Cutting through the hype

One of the biggest challenges facing advisers is finding a fund that is genuine and meets the need of the client.

Plenty of companies in recent years have jumped on the ESG bandwagon in the hope that aligning themselves to the green cause will increase profits.

The vagueness of current ESG ratings can provide an obstacle when comparing performance between companies, amplifying the risk of greenwashing.

Critics also argue that corporate ESG disclosure is often lacking and that the data is poor.

Mike Myers, investment manager and head of socially responsible investing at Punter Southall Wealth, says it is important to go with fund managers who generate ideas rather than use an ESG ratings agency.

“Heavy reliance or filtering by ESG ratings attributed from an agency is not an acceptable practice in our view,” he notes.

Mr Myers says thematic managers who generate ideas by evaluating global megatrends and identifying long-term structural growth themes have a greater advantage identifying opportunities.

He adds: “Another significant aspect is the fund manager’s ability to interpret and digest the non-financial factors relating to the underlying investment and how they make their own assessment on the ESG credentials of the potential investment.

“Allocating to managers with different but complementary approaches will aid diversification, mitigate concentration risk and ultimately achieve a better outcome for the client.”

With all the hype surrounding ESG, there is growing concern that some funds have been overbought.

Bruce Jenkyn-Jones, co-manager of the Impax Environmental Markets investment trust, says investing with an active fund manager is the key to being able to avoid stocks that are mispriced.

He says: “Active managers seek to get underneath the skin of a company to work out what is really going on behind the scenes. It is also important to look at the ESG activities of these companies in detail and ask yourself how they are integrating ESG risk considerations into their practices.”

Opportunities

The performance of sustainable funds during the pandemic means the integration of ESG factors into portfolios is likely to become the new normal.

With the pandemic fuelling greater interest in ESG from clients it provides an opportunity for advisers to grow their businesses.

According to a recent Schroders UK adviser survey, 65 per cent of advisers said the crisis will increase the attention they pay to the ESG risks associated with investments.

Meanwhile, 88 per cent said the coronavirus crisis reinforced the importance of stewardship and using an asset manager who actively engages with company management.

Mr Jenkyn-Jones says environmental markets as a whole offer long-term opportunities, particularly in companies involved in clean energy, water treatment, waste technology and sustainable food. 

He says: “Given the origins of Covid-19, there has been a distinct focus on the sustainable aspects of the food supply chain recently, which is driving opportunities in stocks in this area.

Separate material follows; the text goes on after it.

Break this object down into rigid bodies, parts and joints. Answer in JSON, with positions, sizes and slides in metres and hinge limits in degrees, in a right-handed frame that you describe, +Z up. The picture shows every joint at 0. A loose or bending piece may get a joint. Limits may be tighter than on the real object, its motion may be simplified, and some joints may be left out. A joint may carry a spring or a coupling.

“In addition, climate change continues to threaten the global economy and this has led to an increased focus on renewable energy infrastructure.”

Mr Tanner suggests that renewable infrastructure funds are a good proposition because the government’s target of net zero emissions by 2050 is driving investment in this space.

He adds: “Though renewable energy is now a mature and well-understood asset class in its own right, the growth potential is still very large.”

Gemma Woodward, director of responsible investment at Quilter Cheviot, says the business prefers to focus on how asset managers incorporate ESG into their investment process.

She says: “Part of our fund research team’s remit is to understand how the different managers we invest with approach stewardship and ESG integration. While at a house level there may be a process in place, we need to understand how that works both on a team and fund basis.

“When it comes to identifying investment opportunities for our sustainable or positive change strategies, the focus is driven by either the sustainable thematic approach or by due diligence in understanding how funds might fit within the positive change approach.”